The session will be concentrated on both (i) weather and (ii) climate/climate change, and their influence on wildfire activity. We welcome all submissions related to wildfires, weather and climate, but are particularly interested in the following:

(i) The relation between equatorial/tropical weather systems, monsoons, El Niņo and wildfires, particularly in Africa, Brazil, Indonesia and Australia.
(ii) The impact played by large-scale teleconnection patterns (e.g. NAO, PNA, PDO) in terms of the monthly and seasonal scales on mid-latitude wildfire activity in the the USA, Canada and Europe.
(iii) The impact of recent meteorological extreme events, namely heatwaves and droughts, in large wildfires in California and the Mediterranean countries (e.g. Portugal [2003], Spain [2005], France, Italy [2007], Greece [2007], California [2007]).
(iv) Possible changes of global and regional wildfire characteristics as a consequence of climate change.
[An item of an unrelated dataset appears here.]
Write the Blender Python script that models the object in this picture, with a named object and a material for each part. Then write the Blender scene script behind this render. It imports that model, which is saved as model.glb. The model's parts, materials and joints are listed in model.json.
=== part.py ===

This session is particularly devoted to synoptic and large scale studies (diagnosis/modeling); therefore, fire propagation models or similar applications that are applicable to only a local scale are out of the scope of the session.

We foresee a lively oral and poster session and look forward to your submissions on wildfires, weather and climate.

Preliminary List of Solicited Speakers
Brian D. Amiro

University of Manitoba

Winnipeg, Canada

Wildfire is currently an important driver of boreal forest dynamics and is projected to have an even greater impact with a changing climate. In many regions, weather is projected to be more conducive to an increase in area burned. This will make fire an even greater consideration for forest management and protection of valued infrastructure. Fire has also been identified as an example of climate change feedback, whereby increased fire can increase atmospheric concentrations of greenhouse gases, enhancing global warming. Alternatively, fire has the potential for global cooling because of its change to the surface albedo. We review some of the evidence of the potential net impacts of fire, and the recent developments to attempt to decrease our uncertainty.